6. Members’ meetings and resolutions
The New Act allows a society’s annual general meetings to be conducted by way of written consent resolutions instead of in-person meetings. Furthermore, the New Act confirms the ability for societies to give electronic notice of meetings and permits member participation by electronic means.
The New Act retains the ability for members to requisition meetings and also allows for members to make proposals for consideration at an upcoming members’ meeting, provided that the proposal has the support of 5% of the voting members and is not rejected by the society on the basis that it is substantially the same proposal as one considered at a general meeting held in either of the two previous calendar years.
Finally, the threshold for approving a special resolution has been reduced from 75% of votes cast to the more common 66% of votes cast, although the New Act allows a society’s bylaws to provide for a higher voting threshold to effect any action that requires authorization by special resolution. In addition, special resolutions will no longer need to be filed before becoming effective.
7. Senior managers
The New Act introduces the concept of a “senior manager,” being an individual appointed by the directors of a society to exercise their authority to manage the activities or internal affairs of the society as a whole or in respect of a principal unit of the society. Such appointment does not, however, create contractual rights between the society and the individual in and of itself. Senior managers are subject to a variety of requirements under the New Act in respect of their qualifications, duties, legal defences and indemnification, among others.
8. Disclosure of remuneration
Financial statements issued by a society that is not a “member-funded society” must include a note in respect of:
- remuneration paid to directors, either for being a director or for acting in another capacity, which need not identify the directors by name but must include the position or title of each such director; the amount of remuneration paid; and the description of the capacity in which each such director acted, as applicable; and
- remuneration paid to employees and persons under contract for services with the society, whose remuneration was at least $75,000, provided that if there are more than 10 such persons only the 10 most highly remunerated persons must be disclosed, consisting of a list of either (i) such persons identified by position or title (but need not identify such persons by name) and, as applicable, the nature of the contractual services provided, and the remuneration paid to each; or (ii) the total number of those persons and the total amount of remuneration paid during the applicable period.
9. Record keeping
The New Act clarifies the corporate record-keeping requirements for BC societies and the access allowed to such records by directors and members, among others. Records may be kept in physical or electronic form provided that the necessary precautions are taken. The New Act also provides some guidance as to how long certain corporate records must be maintained, although caution should be exercised by societies before discarding any particular record.
All pre-existing BC societies must file a “transition application” within two years of the New Act coming into force, consisting of the society’s constitution (containing only its name and purposes) and bylaws, each as they existed immediately before the New Act came into force with such amendments as are required under the New Act and any additional amendments as may be approved by special resolution.

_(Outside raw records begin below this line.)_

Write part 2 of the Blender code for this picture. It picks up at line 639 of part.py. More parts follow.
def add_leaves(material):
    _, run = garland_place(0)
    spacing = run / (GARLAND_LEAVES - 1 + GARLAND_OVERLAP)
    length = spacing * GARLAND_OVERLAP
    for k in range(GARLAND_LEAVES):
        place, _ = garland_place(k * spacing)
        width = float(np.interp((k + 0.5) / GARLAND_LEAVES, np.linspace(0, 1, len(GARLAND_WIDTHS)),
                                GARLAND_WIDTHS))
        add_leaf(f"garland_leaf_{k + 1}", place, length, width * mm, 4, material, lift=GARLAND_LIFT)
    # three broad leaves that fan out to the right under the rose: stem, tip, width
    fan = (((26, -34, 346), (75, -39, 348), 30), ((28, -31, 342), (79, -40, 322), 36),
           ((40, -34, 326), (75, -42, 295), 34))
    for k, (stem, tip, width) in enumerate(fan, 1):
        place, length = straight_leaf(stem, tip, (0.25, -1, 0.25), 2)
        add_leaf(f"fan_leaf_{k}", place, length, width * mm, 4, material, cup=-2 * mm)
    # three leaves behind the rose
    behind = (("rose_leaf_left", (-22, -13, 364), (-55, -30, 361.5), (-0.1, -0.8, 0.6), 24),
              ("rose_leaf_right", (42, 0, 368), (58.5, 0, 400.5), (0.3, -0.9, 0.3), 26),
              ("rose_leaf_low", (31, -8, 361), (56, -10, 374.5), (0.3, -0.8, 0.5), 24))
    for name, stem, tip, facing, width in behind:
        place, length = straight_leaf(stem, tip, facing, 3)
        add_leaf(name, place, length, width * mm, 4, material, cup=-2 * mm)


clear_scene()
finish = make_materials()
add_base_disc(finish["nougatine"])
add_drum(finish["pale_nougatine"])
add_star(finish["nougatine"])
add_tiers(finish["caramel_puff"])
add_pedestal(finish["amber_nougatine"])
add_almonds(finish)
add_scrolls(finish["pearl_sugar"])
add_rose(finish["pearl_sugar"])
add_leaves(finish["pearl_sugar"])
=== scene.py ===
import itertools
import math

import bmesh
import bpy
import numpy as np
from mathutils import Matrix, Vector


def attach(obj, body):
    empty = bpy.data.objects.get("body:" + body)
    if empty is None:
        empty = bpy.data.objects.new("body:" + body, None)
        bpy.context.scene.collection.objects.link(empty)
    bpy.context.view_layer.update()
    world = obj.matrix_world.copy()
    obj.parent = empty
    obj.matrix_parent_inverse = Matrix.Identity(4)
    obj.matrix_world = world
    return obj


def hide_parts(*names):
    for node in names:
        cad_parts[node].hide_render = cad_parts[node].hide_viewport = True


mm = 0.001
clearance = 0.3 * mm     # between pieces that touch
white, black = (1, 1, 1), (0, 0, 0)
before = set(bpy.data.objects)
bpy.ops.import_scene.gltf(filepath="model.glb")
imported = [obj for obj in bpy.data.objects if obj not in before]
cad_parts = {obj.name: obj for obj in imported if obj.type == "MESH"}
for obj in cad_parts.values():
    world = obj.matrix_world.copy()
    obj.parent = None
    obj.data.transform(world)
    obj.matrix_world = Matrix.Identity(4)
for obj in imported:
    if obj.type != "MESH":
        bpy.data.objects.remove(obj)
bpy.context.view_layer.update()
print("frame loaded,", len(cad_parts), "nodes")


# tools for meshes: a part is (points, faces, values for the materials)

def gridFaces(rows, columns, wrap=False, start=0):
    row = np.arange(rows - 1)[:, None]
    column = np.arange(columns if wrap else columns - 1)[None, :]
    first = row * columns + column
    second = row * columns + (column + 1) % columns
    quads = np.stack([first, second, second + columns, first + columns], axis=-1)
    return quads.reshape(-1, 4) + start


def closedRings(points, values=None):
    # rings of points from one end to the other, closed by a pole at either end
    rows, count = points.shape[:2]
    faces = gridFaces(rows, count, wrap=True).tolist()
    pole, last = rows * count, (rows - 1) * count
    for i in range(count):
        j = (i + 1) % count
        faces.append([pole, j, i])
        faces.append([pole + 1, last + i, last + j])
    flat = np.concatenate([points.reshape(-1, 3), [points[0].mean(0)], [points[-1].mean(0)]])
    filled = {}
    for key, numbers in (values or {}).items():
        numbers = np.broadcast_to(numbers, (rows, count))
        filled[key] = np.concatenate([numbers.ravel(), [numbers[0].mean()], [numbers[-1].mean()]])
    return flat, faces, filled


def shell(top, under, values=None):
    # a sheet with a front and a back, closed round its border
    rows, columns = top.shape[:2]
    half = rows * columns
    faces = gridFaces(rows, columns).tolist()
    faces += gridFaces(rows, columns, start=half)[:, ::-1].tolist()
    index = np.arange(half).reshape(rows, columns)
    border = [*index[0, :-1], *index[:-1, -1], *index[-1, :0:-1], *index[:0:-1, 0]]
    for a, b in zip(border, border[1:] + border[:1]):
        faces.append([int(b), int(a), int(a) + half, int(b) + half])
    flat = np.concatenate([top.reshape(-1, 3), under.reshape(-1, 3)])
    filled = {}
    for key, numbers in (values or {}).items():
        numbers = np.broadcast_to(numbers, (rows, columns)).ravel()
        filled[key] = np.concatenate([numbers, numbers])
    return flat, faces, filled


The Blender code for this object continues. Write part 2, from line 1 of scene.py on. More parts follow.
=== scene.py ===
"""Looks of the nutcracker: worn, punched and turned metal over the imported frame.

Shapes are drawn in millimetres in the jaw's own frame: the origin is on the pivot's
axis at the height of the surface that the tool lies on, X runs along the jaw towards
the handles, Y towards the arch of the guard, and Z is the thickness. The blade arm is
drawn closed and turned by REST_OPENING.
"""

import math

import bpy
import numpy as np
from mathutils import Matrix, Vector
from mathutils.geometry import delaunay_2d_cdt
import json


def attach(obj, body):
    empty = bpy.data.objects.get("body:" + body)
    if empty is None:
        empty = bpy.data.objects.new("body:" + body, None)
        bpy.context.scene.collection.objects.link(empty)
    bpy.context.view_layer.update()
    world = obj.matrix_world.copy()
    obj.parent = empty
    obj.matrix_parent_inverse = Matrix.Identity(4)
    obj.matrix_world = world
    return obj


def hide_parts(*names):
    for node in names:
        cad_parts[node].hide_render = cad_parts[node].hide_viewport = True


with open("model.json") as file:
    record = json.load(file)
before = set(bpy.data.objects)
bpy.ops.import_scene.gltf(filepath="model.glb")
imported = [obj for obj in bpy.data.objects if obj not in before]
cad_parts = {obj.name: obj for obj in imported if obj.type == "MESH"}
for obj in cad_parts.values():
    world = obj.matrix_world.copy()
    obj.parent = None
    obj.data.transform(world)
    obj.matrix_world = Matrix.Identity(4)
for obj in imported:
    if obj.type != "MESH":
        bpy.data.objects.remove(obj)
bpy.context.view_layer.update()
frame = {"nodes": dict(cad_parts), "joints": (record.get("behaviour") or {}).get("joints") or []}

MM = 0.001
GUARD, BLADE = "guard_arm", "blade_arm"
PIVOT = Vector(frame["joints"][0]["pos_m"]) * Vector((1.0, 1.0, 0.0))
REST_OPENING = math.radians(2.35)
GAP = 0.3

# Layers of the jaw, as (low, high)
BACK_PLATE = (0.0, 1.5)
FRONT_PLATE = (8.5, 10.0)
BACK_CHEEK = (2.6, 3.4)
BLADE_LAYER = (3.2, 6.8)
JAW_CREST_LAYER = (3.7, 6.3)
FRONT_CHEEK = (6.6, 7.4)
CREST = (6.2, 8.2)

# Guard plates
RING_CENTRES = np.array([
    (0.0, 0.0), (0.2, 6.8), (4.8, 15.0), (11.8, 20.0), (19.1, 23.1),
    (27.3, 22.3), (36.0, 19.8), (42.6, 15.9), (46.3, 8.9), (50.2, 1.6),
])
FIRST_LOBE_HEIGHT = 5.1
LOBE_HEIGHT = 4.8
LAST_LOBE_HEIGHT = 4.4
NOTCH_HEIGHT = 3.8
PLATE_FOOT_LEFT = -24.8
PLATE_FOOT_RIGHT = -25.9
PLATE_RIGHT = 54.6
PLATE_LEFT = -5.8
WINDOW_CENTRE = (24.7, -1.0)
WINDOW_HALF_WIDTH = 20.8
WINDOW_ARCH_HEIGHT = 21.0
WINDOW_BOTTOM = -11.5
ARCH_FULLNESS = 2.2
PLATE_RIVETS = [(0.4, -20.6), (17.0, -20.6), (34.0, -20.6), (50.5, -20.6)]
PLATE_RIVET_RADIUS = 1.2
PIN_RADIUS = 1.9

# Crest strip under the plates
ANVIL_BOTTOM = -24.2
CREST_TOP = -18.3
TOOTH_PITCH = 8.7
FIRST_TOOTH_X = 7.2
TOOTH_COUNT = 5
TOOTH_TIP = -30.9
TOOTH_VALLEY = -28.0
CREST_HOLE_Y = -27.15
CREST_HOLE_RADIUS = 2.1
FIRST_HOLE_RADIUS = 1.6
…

The application must also include a statement of directors and registered office.
Although the New Act only requires societies to make relatively minor amendments to their charter documents, such as shifting certain provisions from the constitution to the bylaws and identifying other provisions as having previously been unalterable, we recommend that societies consider amending their bylaws more fully to address the new concepts and terminology contained in the New Act. Such substantive amendments will require approval by a society’s members in addition to its directors.
Start preparing for transition now!
Given the immediate application of the New Act, we anticipate that most societies will want to complete their transition as soon as possible after November 28, 2016. Accordingly, we recommend that societies start working towards their transition now. To prepare for the New Act, societies should:
- locate and confirm their existing charter documents (a package of which may be obtained from the BC Registrar of Companies);
- if necessary as a result of piecemeal amendments made over the years, consider consolidating their existing bylaws now;
- assess whether the substance of their constitution and bylaws reflect their existing practices, activities and governance structures and whether changes may be required;
- consider whether they might qualify as a member-funded society, so that the necessary changes can be adopted in conjunction with their transition;
- talk to their advisors about other possible changes to their charter documents that may be merited;
- consider what third-party consents might be required to any contemplated bylaw amendments;
- consider the availability of their directors and members, as applicable, for meetings at which to approve the transition application and associated bylaw amendments and the appropriate timing for such meetings; and
- ensure they are in good standing with their corporate filings, as the BC Registrar has advised that societies must be up-to-date in their filings before their transition will be permitted.